Exercise description: Find the lines with "context" in them and copy them out.
______________________________
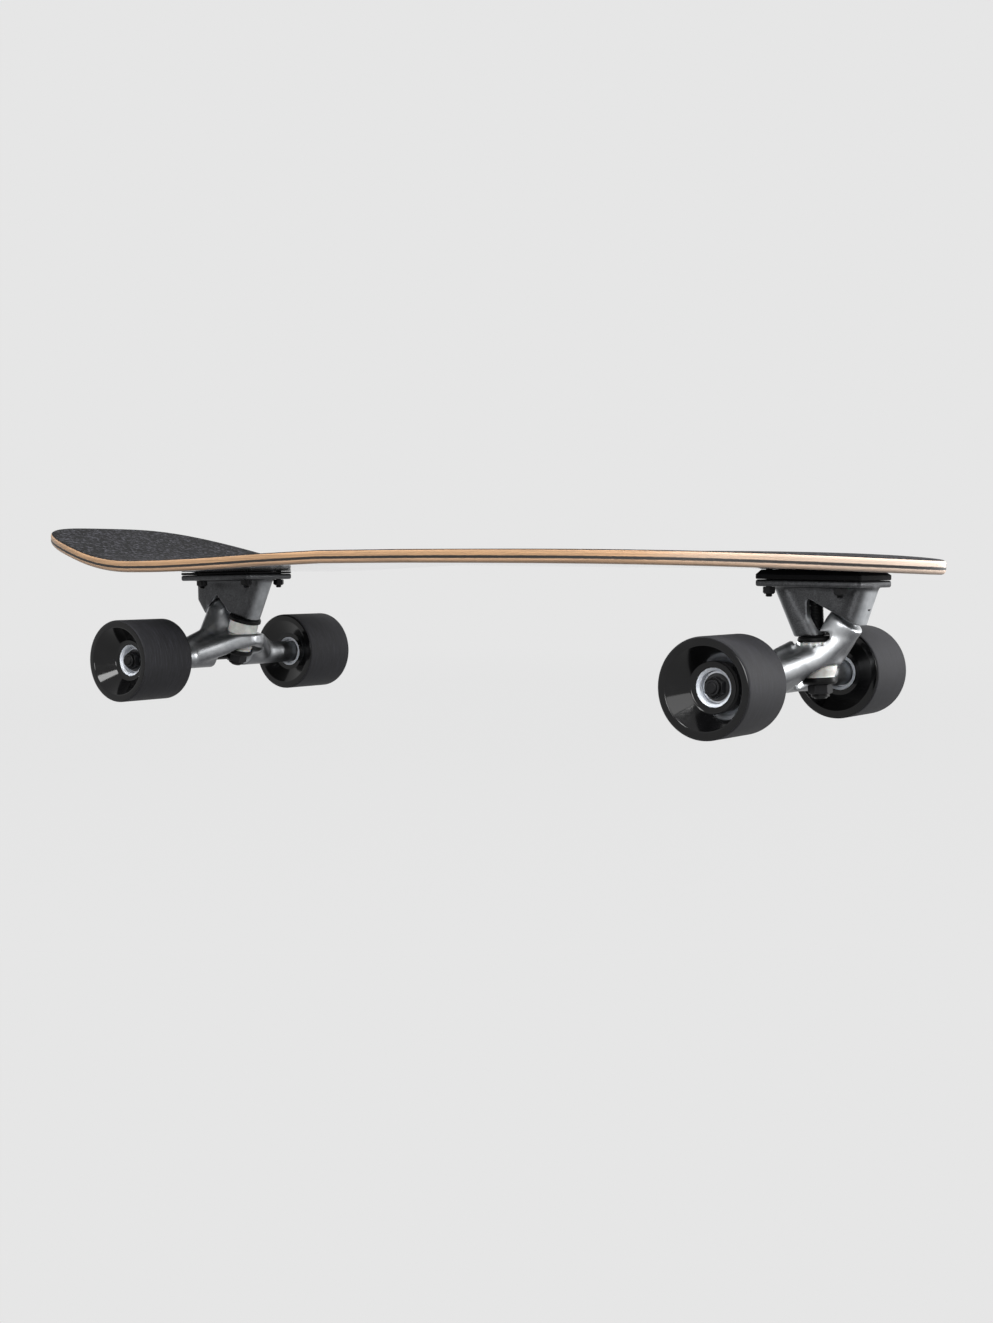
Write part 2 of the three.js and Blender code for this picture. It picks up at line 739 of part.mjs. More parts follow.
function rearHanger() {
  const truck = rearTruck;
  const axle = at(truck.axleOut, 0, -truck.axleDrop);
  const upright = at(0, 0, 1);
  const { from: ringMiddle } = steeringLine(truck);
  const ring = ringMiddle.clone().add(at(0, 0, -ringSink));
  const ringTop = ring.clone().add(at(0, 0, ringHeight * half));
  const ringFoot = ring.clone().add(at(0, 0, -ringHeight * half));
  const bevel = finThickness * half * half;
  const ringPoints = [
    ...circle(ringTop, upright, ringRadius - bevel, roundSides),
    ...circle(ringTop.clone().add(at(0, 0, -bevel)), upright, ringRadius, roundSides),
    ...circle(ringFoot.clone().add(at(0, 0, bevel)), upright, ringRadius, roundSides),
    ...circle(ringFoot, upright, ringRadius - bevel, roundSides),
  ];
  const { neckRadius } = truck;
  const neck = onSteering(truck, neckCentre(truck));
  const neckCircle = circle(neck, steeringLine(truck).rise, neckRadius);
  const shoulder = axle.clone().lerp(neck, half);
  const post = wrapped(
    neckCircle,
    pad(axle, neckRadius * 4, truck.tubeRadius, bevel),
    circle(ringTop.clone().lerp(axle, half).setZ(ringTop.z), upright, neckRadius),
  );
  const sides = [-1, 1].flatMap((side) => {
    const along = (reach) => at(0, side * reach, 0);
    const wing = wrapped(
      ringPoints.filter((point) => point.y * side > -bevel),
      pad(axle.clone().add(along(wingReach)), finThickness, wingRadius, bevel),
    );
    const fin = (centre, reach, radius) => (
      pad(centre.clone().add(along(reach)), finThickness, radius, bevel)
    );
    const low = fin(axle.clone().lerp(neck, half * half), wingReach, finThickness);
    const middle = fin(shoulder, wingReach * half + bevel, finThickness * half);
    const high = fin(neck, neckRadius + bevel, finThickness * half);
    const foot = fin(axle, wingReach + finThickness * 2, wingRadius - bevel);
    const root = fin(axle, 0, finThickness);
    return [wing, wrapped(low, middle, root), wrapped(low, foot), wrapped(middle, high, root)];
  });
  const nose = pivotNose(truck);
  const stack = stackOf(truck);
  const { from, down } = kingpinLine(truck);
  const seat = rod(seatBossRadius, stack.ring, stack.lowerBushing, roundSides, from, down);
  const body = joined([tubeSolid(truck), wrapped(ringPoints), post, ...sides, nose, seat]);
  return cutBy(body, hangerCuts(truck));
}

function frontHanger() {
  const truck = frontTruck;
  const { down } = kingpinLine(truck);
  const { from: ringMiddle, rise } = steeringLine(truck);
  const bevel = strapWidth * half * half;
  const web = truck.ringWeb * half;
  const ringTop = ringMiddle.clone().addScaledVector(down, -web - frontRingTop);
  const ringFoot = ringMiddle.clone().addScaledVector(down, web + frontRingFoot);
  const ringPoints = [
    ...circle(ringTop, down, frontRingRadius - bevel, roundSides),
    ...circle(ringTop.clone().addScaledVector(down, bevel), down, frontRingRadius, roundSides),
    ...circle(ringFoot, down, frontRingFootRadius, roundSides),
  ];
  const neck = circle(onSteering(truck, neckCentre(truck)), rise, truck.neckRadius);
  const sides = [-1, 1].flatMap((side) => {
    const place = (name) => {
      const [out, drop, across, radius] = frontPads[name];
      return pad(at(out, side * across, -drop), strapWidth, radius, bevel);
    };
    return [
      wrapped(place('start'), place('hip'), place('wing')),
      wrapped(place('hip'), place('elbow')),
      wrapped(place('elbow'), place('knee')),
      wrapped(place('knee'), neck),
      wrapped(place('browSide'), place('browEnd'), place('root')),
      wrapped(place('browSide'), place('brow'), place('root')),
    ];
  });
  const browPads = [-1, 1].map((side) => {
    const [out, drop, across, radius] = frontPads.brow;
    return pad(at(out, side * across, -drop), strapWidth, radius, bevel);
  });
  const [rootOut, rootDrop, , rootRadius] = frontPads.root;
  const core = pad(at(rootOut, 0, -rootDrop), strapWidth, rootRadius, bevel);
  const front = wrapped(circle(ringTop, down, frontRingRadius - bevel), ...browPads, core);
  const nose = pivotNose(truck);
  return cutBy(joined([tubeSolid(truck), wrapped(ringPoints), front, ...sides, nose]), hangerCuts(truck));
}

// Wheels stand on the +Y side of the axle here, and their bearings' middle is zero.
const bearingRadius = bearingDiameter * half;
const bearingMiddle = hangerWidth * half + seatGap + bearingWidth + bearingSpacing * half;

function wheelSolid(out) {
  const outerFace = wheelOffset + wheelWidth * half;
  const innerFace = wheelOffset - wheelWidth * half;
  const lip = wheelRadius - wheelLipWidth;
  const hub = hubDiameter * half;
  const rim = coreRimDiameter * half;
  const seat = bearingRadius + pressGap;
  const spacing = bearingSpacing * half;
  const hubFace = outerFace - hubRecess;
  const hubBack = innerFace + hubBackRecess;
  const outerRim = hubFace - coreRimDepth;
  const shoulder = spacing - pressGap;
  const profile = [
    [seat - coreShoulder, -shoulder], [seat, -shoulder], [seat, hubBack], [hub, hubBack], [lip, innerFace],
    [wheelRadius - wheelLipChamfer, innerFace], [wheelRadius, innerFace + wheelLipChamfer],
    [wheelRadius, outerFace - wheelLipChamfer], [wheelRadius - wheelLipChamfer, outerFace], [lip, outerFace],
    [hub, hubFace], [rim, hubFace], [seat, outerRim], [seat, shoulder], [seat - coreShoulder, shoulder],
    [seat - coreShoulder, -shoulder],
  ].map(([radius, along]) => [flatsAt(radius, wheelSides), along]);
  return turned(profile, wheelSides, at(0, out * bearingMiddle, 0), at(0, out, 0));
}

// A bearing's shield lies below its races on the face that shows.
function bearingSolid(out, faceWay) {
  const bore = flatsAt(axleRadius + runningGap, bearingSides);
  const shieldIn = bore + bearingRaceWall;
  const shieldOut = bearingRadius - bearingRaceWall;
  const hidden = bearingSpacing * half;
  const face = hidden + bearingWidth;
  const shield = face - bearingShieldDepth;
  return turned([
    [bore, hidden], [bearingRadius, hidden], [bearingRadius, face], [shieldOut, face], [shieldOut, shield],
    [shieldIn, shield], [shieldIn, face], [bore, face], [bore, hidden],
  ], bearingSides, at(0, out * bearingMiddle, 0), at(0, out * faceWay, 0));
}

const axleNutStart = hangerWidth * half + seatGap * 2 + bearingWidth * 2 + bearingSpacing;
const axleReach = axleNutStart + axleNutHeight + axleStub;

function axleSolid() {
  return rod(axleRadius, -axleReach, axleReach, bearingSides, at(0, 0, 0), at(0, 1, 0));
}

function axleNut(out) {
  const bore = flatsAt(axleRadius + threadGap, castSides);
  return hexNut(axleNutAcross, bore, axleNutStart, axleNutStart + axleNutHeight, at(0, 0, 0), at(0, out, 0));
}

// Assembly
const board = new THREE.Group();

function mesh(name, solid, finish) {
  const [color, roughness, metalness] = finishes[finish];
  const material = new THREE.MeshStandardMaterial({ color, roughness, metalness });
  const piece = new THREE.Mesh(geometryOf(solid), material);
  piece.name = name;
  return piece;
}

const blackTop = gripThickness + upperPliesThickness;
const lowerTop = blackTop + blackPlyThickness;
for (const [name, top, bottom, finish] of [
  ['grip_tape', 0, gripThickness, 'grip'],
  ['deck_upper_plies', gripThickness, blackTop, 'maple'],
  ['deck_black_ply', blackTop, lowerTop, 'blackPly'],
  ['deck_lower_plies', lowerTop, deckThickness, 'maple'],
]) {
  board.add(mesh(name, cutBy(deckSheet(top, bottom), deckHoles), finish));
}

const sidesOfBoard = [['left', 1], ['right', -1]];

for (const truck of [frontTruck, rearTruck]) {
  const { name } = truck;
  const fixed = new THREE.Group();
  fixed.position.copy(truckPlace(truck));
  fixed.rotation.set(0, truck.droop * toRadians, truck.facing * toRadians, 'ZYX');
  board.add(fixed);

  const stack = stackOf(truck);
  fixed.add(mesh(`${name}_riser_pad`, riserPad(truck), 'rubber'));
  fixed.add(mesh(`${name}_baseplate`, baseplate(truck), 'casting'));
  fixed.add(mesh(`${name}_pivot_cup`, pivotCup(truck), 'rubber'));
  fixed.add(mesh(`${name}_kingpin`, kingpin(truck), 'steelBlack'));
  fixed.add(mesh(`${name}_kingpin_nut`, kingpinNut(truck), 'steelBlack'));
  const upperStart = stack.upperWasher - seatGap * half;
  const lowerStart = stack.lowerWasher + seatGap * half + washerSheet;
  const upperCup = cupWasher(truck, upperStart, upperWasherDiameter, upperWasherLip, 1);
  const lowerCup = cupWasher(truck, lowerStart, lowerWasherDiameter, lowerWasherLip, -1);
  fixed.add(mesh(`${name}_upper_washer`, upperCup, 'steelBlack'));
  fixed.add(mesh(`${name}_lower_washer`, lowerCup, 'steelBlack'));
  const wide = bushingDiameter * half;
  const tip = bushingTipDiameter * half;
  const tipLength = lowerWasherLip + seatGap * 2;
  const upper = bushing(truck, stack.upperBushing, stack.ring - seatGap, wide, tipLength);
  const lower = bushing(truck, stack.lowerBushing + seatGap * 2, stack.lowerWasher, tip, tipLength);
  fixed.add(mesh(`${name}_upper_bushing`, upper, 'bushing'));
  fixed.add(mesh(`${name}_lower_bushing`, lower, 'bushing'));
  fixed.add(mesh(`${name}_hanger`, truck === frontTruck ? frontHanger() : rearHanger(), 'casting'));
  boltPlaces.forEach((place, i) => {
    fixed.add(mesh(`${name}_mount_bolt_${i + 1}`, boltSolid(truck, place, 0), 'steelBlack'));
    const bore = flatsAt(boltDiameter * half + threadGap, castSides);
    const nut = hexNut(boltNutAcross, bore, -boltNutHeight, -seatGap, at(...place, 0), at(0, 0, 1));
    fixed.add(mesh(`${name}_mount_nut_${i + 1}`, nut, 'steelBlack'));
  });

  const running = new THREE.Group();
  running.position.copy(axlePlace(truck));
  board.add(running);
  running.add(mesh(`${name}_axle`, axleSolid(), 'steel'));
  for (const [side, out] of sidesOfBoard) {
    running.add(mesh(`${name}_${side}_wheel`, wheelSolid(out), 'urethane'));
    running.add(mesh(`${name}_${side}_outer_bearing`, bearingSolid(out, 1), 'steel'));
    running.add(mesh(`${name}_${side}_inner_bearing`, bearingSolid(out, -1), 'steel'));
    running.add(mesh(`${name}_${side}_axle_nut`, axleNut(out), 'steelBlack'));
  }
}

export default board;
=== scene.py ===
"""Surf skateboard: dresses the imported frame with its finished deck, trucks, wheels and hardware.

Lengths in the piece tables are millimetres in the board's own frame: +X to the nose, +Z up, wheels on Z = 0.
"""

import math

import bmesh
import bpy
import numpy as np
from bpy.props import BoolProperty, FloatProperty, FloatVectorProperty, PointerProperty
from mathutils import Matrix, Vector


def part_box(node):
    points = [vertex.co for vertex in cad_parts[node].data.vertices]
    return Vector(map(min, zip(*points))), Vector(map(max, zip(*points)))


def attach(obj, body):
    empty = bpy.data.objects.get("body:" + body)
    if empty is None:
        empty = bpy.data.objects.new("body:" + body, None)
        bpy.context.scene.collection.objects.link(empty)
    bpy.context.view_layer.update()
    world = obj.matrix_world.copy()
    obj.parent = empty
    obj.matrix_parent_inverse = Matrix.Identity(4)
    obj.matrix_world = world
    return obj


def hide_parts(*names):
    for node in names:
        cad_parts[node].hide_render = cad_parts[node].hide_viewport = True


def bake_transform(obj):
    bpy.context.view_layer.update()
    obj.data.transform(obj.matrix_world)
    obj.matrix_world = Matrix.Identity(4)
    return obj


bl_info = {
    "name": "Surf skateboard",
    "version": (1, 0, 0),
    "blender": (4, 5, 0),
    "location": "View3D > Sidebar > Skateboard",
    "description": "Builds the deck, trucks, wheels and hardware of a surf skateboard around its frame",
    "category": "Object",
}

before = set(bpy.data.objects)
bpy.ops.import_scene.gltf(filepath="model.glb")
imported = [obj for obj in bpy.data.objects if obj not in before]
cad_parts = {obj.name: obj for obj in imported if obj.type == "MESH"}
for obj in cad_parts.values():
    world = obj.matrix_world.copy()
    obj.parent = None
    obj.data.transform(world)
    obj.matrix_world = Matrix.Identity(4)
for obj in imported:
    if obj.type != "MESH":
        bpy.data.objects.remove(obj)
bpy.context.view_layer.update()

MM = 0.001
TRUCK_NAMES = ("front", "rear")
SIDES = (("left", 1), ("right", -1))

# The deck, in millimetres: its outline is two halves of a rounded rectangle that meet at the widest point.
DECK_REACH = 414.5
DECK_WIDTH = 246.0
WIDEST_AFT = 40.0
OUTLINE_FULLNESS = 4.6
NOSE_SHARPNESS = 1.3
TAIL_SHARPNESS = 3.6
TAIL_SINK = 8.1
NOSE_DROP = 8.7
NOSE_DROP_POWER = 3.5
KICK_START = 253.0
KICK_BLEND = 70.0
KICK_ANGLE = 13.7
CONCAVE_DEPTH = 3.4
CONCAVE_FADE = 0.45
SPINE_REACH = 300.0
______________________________
Result of this task:
        bpy.context.scene.collection.objects.link(empty)
    bpy.context.view_layer.update()
    bpy.context.view_layer.update()
bpy.context.view_layer.update()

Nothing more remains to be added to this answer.